_Description of the task_
Reproduce only the lines of the material below that start at the line containing "the whole machine" and stop at the line containing "from mathutils import Matrix, Vector". Keep both end lines.

_Provided data_

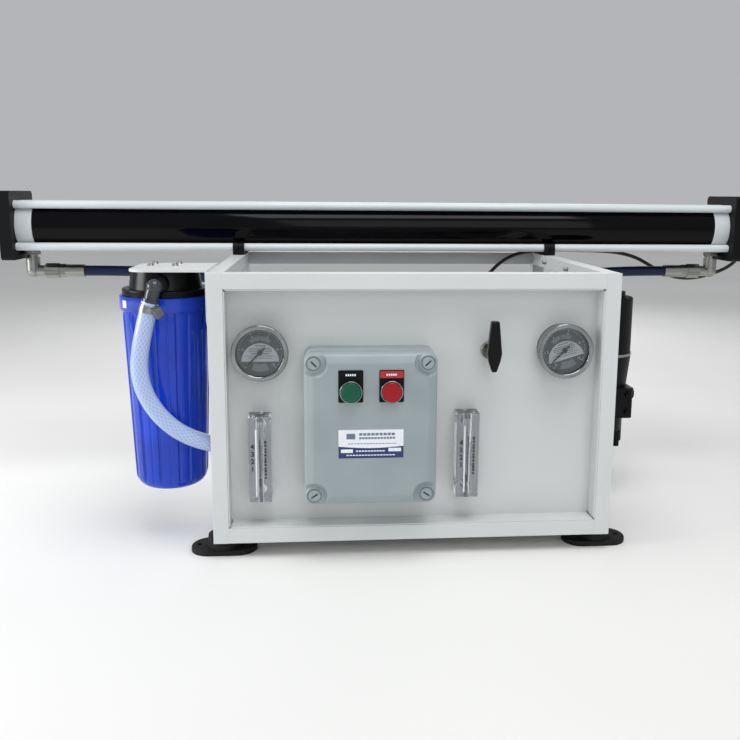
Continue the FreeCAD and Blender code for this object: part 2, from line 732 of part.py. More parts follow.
def make_gauges():
    cases = []
    lenses = []
    dials = []
    for x, name in ((gauge_left_x, "left_gauge_needle"), (gauge_right_x, "right_gauge_needle")):
        case = rod(gauge_case_radius, bezel_proud + gauge_back - 3, at(x, bezel_face + 3, gauge_z), Y)
        hollow_depth = bezel_proud + gauge_back - 10
        case = case.cut(rod(gauge_case_radius - 1.5, hollow_depth, at(x, bezel_face + 2, gauge_z), Y))
        flange = pipe(bezel_radius, gauge_case_radius - 1.5, 5.0, at(x, bezel_face + 3, gauge_z), Y)
        bezel = pipe(bezel_radius, gauge_case_radius - 3.0, 3.0, at(x, bezel_face, gauge_z), Y)
        bezel = soften(bezel, 1.4, lambda e: len(e.Vertexes) == 1 and e.Vertexes[0].Y < bezel_face + 0.1)
        stem = fuse([hexagon(14, 12, at(x, panel_face + gauge_back, gauge_z), Y),
                     rod(6.0, 26, at(x, panel_face + gauge_back, gauge_z), Y)])
        cases.append(fuse([case, flange, bezel, stem]))
        lenses.append(rod(gauge_case_radius - 1.5 - gap, 2.0, at(x, bezel_face + 3.2, gauge_z), Y))
        dial = rod(gauge_case_radius - 1.5 - gap, 1.0, at(x, bezel_face + 11.0, gauge_z), Y)
        dials.append(dial.cut(rod(1.4, 10, at(x, bezel_face + 6, gauge_z), Y)))
        blade = block(-0.9, 0.9, 0, 0.8, -9.0, 23.0)
        hub = rod(3.2, 2.2, at(0, -0.7, 0), Y)
        pin = rod(1.1, 8.0, at(0, 0, 0), Y)
        needle = fuse([blade, hub, pin])
        needle.rotate(at(0, 0, 0), Y, needle_start_turn)
        needle.translate(at(x, bezel_face + 8.2, gauge_z))
        save(name, [needle])
    save("gauge_cases", cases)
    save("gauge_lenses", lenses)
    save("gauge_dials", dials)


# ---------------------------------------------------------------- flow meters
def make_meters():
    bodies = []
    guides = []
    for x, lift, name in ((meter_left_x, meter_left_lift, "left_flow_float"),
                          (meter_right_x, meter_right_lift, "right_flow_float")):
        z = under + lift
        low = z - meter_height / 2
        high = z + meter_height / 2
        face = panel_face - meter_depth
        axis_y = face + meter_depth / 2
        body = block(x - meter_width / 2, x + meter_width / 2, face, panel_face - gap, low, high)
        body = soften(body, 1.5, lambda e: e.Vertexes[0].Y < face + 0.1 and e.Vertexes[1].Y < face + 0.1)
        ports = [rod(meter_port_radius, 27 + gap, at(x, panel_face - gap, z + s * meter_port_offset), Y)
                 for s in (-1, 1)]
        body = fuse([body] + ports)
        chamber = cone(4.2, 6.4, meter_height - 26, at(x, axis_y, low + 13), Z)
        body = body.cut(chamber)
        body = body.cut(rod(6.4, 14, at(x, axis_y, high - 13.5), Z))
        body = body.cut(rod(4.2, 14, at(x, axis_y, low - 0.5), Z))
        for s in (-1, 1):
            body = body.cut(rod(3.0, 60, at(x, axis_y, z + s * meter_port_offset), Y))
        bodies.append(body)
        stop_low = fuse([rod(4.1, 9, at(x, axis_y, low), Z), cone(3.6, 1.8, 6, at(x, axis_y, low + 9), Z)])
        stop_high = rod(6.3, 8, at(x, axis_y, high - 8), Z)
        guide = rod(0.9, meter_height - 15, at(x, axis_y, low + 12), Z)
        guides.append(fuse([stop_low, guide, stop_high]))
        float_low = low + 15.0 + gap
        body_float = fuse([cone(1.6, 3.4, 5, at(x, axis_y, float_low), Z),
                           rod(3.4, 7, at(x, axis_y, float_low + 5), Z)])
        save(name, [body_float.cut(rod(1.0, 40, at(x, axis_y, float_low - 5), Z))])
    save("flow_meter_bodies", bodies)
    save("flow_meter_guides", guides)


# ---------------------------------------------------------------- selector valve
def make_valve():
    z = under + valve_lift
    body = fuse([block(valve_x - 19, valve_x + 19, panel_back + 6, panel_back + 48, z - 19, z + 19),
                 rod(valve_stem_radius, panel_recess, at(valve_x, panel_face - 3, z), Y),
                 hexagon(24, 5, at(valve_x, panel_back + 1, z), Y),
                 hexagon(19, 14, at(valve_x, panel_back + 48, z), Y),
                 rod(pressure_hose_radius + 2, 33.5, at(valve_x, panel_back + 62, z), Y)])
    collar = pipe(valve_collar_radius, 5.0, 8.0, at(valve_x, panel_face - 8, z), Y)
    collar = soften(collar, 1.0, lambda e: len(e.Vertexes) == 1 and e.Vertexes[0].Y < panel_face - 7.9
                    and e.Length > 60)
    body = body.cut(rod(5.0, 20, at(valve_x, panel_face - 9, z), Y))
    save("valve_body", [fuse([body, collar])])
    y0 = panel_face - 8 - 24 - lever_thickness
    handle_low = 22.0
    half = lever_width / 2
    outline = [at(-half * 0.55, 0, lever_length - handle_low), at(half * 0.55, 0, lever_length - handle_low),
               at(half, 0, 2), at(half * 0.8, 0, -8), at(3.0, 0, -handle_low), at(-3.0, 0, -handle_low),
               at(-half * 0.8, 0, -8), at(-half, 0, 2), at(-half * 0.55, 0, lever_length - handle_low)]
    lever = Part.Face(Part.makePolygon(outline)).extrude(at(0, lever_thickness, 0))
    lever = lever.makeFillet(2.0, [e for e in lever.Edges])
    lever.translate(at(valve_x, y0, z))
    hub = cone(8.5, 7.5, 24.0, at(valve_x, y0 + lever_thickness - 1, z), Y)
    spindle = rod(5.0 - running_gap, 20.0, at(valve_x, y0 + lever_thickness + 20, z), Y)
    save("valve_lever", [fuse([lever, hub, spindle])])


# ---------------------------------------------------------------- pumps
motor_y = front + motor_axis_inset
deck = under + tube_size + base_thickness
motor_z = deck + motor_lift


def make_motor():
    housing = rod(motor_radius, motor_length, at(motor_left, motor_y, motor_z), X)
    housing = housing.cut(rod(motor_radius - 5, motor_length - 20, at(motor_left + 10, motor_y, motor_z), X))
    shaft_start = at(motor_left - 1, motor_y, motor_z)
    housing = housing.cut(rod(shaft_radius + running_gap, motor_length + 2, shaft_start, X))
    solids = [housing]
    for x in (motor_left + 40, motor_left + 140):
        for side in (-1, 1):
            y_mid = motor_y + side * 44
            foot = block(x - 12, x + 22, y_mid - 14, y_mid + 14, deck, motor_z - 36)
            solids.append(foot.cut(rod(motor_radius - 2, 80, at(x - 20, motor_y, motor_z), X)))
    solids.append(block(motor_left + 60, motor_left + 140, motor_y - 30, motor_y + 30,
                        motor_z + motor_radius - 8, motor_z + motor_radius + 18)
                  .cut(rod(motor_radius - 2, 120, at(motor_left + 40, motor_y, motor_z), X)))
    end = motor_left + motor_length
    cover = rod(motor_radius, fan_cover_length, at(end, motor_y, motor_z), X)
    cover = cover.cut(rod(motor_radius - 2, fan_cover_length - 2, at(end - 0.01, motor_y, motor_z), X))
    for k in range(12):
        slot = block(end + fan_cover_length - 4, end + fan_cover_length + 2, -3, 3, 18, motor_radius - 10)
        slot.rotate(at(0, 0, 0), X, 30.0 * k)
        slot.translate(at(0, motor_y, motor_z))
        cover = cover.cut(slot)
    save("motor_housing", [fuse(solids), cover])
    rotor = fuse([rod(shaft_radius, motor_length + 50, at(motor_left - 20, motor_y, motor_z), X),
                  rod(motor_radius - 22, motor_length - 60, at(motor_left + 30, motor_y, motor_z), X)])
    save("motor_rotor", [rotor])
    hub = pipe(16, shaft_radius, 20, at(end + 8, motor_y, motor_z), X)
    blades = [hub]
    for k in range(8):
        blade = block(end + 10, end + 26, -1.5, 1.5, 15, motor_radius - 8)
        blade.rotate(at(0, 0, 0), X, 45.0 * k)
        blade.translate(at(0, motor_y, motor_z))
        blades.append(blade)
    save("cooling_fan", [fuse(blades)])


def make_pump():
    x0 = motor_left - crankcase_length
    y0 = motor_y - crankcase_width / 2
    y1 = motor_y + crankcase_width / 2
    case = fuse([block(x0, motor_left, y0, y1, motor_z - 50, motor_z + 45),
                 block(x0 + 8, motor_left - 8, y0 + 5, y1 - 5, deck, motor_z - 50)])
    case = case.cut(rod(shaft_radius + 1, 30, at(motor_left - 25, motor_y, motor_z), X))
    for k in range(5):
        fin = x0 + 14 + k * 20
        case = case.cut(block(fin, fin + 8, y0 - 1, y1 + 1, motor_z + 35, motor_z + 50))
    save("pump_crankcase", [case])
    head = block(x0 + 5, motor_left - 5, y0 - manifold_depth, y0, motor_z - 38, motor_z + 30)
    caps = [hexagon(20, 7, at(x0 + 25 + k * 30, y0 - manifold_depth, motor_z - 18), at(0, -1, 0))
            for k in (0, 2)]
    inlet_face = -10.0
    inlet = rod(9.0, y0 - manifold_depth - inlet_face, at(-90, inlet_face, 115), Y)
    head_top = motor_z + 30
    outlet = fuse([hexagon(20, 8, at(outlet_x, outlet_y, head_top), Z),
                   rod(pressure_hose_radius + 2, outlet_top - head_top, at(outlet_x, outlet_y, head_top), Z)])
    save("pump_manifold", [fuse([head] + caps + [inlet, outlet])])


def make_booster():
    x = right + booster_from_frame
    y = front + booster_inset
    z_low = under + booster_lift
    z_high = z_low + booster_length
    body = rod(booster_radius, booster_length, at(x, y, z_low), Z)
    body = soften(body, 3.0, lambda e: len(e.Vertexes) == 1 and e.Vertexes[0].Z > z_high - 0.1)
    cap = rod(booster_radius - 12, 8, at(x, y, z_high), Z)
    motor = fuse([body, cap])
    plate = block(right, right + 4, y - 78, y + 78, under + 150, top - 1)
    arm_end = x - booster_radius + 8
    arms = [block(right + 4, arm_end, y - 16, y + 16, z - 14, z) for z in (z_low + 30, z_high - 6)]
    bracket = fuse([plate] + arms).cut(rod(booster_radius, 200, at(x, y, z_low - 20), Z))
    for bolt_y in booster_bolt_rows():
        bracket = bracket.cut(rod(bolt_shank + gap, 20, at(right - 5, bolt_y, top - tube_size / 2), X))
    save("booster_motor", [motor])
    neck_top = z_low - 4
    strap = rod(booster_radius + 1.5, 4, at(x, y, neck_top), Z)
    save("booster_bracket", [bracket, strap])
    neck_length = 50.0
    block_low = neck_top - 98
    nozzle_low = neck_top - 144
    neck = cone(booster_radius - 4, booster_radius + 1, neck_length, at(x, y, neck_top - neck_length), Z)
    head = block(x - 42, x + 40, y - 38, y + 38, block_low, neck_top - neck_length)
    head = soften(head, 6.0, lambda e: abs(e.Vertexes[0].Z - e.Vertexes[1].Z) > 20)
    knob = rod(9.0, 14, at(x + 38, y, neck_top - 66), X)
    lower = rod(34.0, 24, at(x, y, block_low - 24), Z)
    bolts = [rod(3.5, 5, at(x + sx * 30, y - 38 - 5, z), Y)
             for sx in (-1, 1) for z in (block_low + 10, block_low + 38)]
    nozzle = rod(8.5, block_low - nozzle_low, at(x + nozzle_offset, y, nozzle_low), Z)
    tip = rod(6.0, 10, at(x + nozzle_offset, y, nozzle_low - 10), Z)
    save("booster_head", [fuse([neck, head, knob, lower, nozzle, tip] + bolts)])


def booster_bolt_rows():
    y = front + booster_inset
    return (y - 62.0, y + 62.0)


# ---------------------------------------------------------------- fasteners
def bolt(radius, head_radius_, head_thick, length, start, direction):
    """A screw with a softened round head; start is the underside of the head."""
    backwards = FreeCAD.Vector(direction) * -1
    head = cone(head_radius_, head_radius_ - 1.2, head_thick, start, backwards)
    shank = rod(radius, length, start, direction)
    socket = hexagon(radius * 1.3, 2.0, start + backwards * (head_thick - 1.9), backwards)
    return fuse([head, shank]).cut(socket)


def make_bolts(rails, feet):
    frame_bolts = []
    half = tube_size / 2
    for y, z in bracket_bolt_places():
        frame_bolts.append(bolt(bolt_shank, 5.5, 3.2, 10, at(left - bracket_thickness, y, z), X))
    for y in booster_bolt_rows():
        frame_bolts.append(bolt(bolt_shank, 5.5, 3.2, 30, at(right + 4, y, top - half), at(-1, 0, 0)))
    rails = [drill(rail, frame_bolts) for rail in rails]
    foot_bolts = []
    for x, y in foot_places():
        foot_bolts.append(bolt(4.0, 7.0, 3.0, foot_height + 2, at(x, y, 3.2), Z))
    feet = [foot.cut(rod(7.3, 3.2, at(x, y, 0), Z)) for foot, (x, y) in zip(feet, foot_places())]
    feet = [drill(foot, foot_bolts) for foot in feet]
    rails = [drill(rail, foot_bolts) for rail in rails]
    save("frame_tubes", rails)
    save("foot_mounts", feet)
    screws = [bolt(screw_shank - 0.05, 4.8, 2.6, 12, at(x, y, top + bracket_thickness), at(0, 0, -1))
              for x, y in filter_screw_places()]
    save("machine_screws", frame_bolts + foot_bolts + screws)


def drill(solid, pins):
    for pin in pins:
        if solid.BoundBox.intersect(pin.BoundBox):
            solid = solid.cut(pin)
    return solid


# ---------------------------------------------------------------- the whole machine
os.makedirs("parts", exist_ok=True)
frame_rails = make_frame()
make_panel()
make_base()
make_bracket()
elbow_end, elbow_way = make_head()
make_sump()
make_vessel()
tube_start = make_permeate_elbow()
make_clips()
make_hoses(elbow_end, elbow_way, tube_start)
make_box()
make_lid()
make_buttons()
make_gauges()
make_meters()
make_valve()
make_motor()
make_pump()
make_booster()
make_bolts(frame_rails, make_feet())
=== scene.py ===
"""Visual model of a frame-mounted reverse osmosis water maker, laid out as an add-on."""

import math

import bmesh
import bpy
import numpy as np
from bpy.props import FloatProperty, IntProperty, PointerProperty
from mathutils import Matrix, Vector


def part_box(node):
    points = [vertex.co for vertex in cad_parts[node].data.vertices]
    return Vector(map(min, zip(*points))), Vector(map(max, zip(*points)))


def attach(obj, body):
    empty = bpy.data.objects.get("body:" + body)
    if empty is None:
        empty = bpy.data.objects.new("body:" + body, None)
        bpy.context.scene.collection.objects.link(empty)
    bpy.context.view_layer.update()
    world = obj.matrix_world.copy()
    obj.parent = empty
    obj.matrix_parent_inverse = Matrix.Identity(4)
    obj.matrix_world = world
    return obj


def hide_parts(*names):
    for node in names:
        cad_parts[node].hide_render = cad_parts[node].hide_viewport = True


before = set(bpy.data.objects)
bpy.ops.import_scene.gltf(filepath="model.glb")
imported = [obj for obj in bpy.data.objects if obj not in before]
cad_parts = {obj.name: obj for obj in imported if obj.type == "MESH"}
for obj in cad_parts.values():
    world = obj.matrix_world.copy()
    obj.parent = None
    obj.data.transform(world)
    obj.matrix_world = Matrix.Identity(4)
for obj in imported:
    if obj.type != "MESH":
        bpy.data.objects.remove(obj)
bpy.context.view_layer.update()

bl_info = {
    "name": "Water maker finish",
    "version": (1, 0, 0),
    "blender": (4, 5, 0),
    "location": "3D View > Sidebar > Water maker",
    "description": "Surfaces, hoses, prints and finishes for a frame-mounted water maker",
    "category": "Object",
}

MM = 0.001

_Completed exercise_
# ---------------------------------------------------------------- the whole machine
os.makedirs("parts", exist_ok=True)
frame_rails = make_frame()
make_panel()
make_base()
make_bracket()
elbow_end, elbow_way = make_head()
make_sump()
make_vessel()
tube_start = make_permeate_elbow()
make_clips()
make_hoses(elbow_end, elbow_way, tube_start)
make_box()
make_lid()
make_buttons()
make_gauges()
make_meters()
make_valve()
make_motor()
make_pump()
make_booster()
make_bolts(frame_rails, make_feet())
=== scene.py ===
"""Visual model of a frame-mounted reverse osmosis water maker, laid out as an add-on."""

import math

import bmesh
import bpy
import numpy as np
from bpy.props import FloatProperty, IntProperty, PointerProperty
from mathutils import Matrix, Vector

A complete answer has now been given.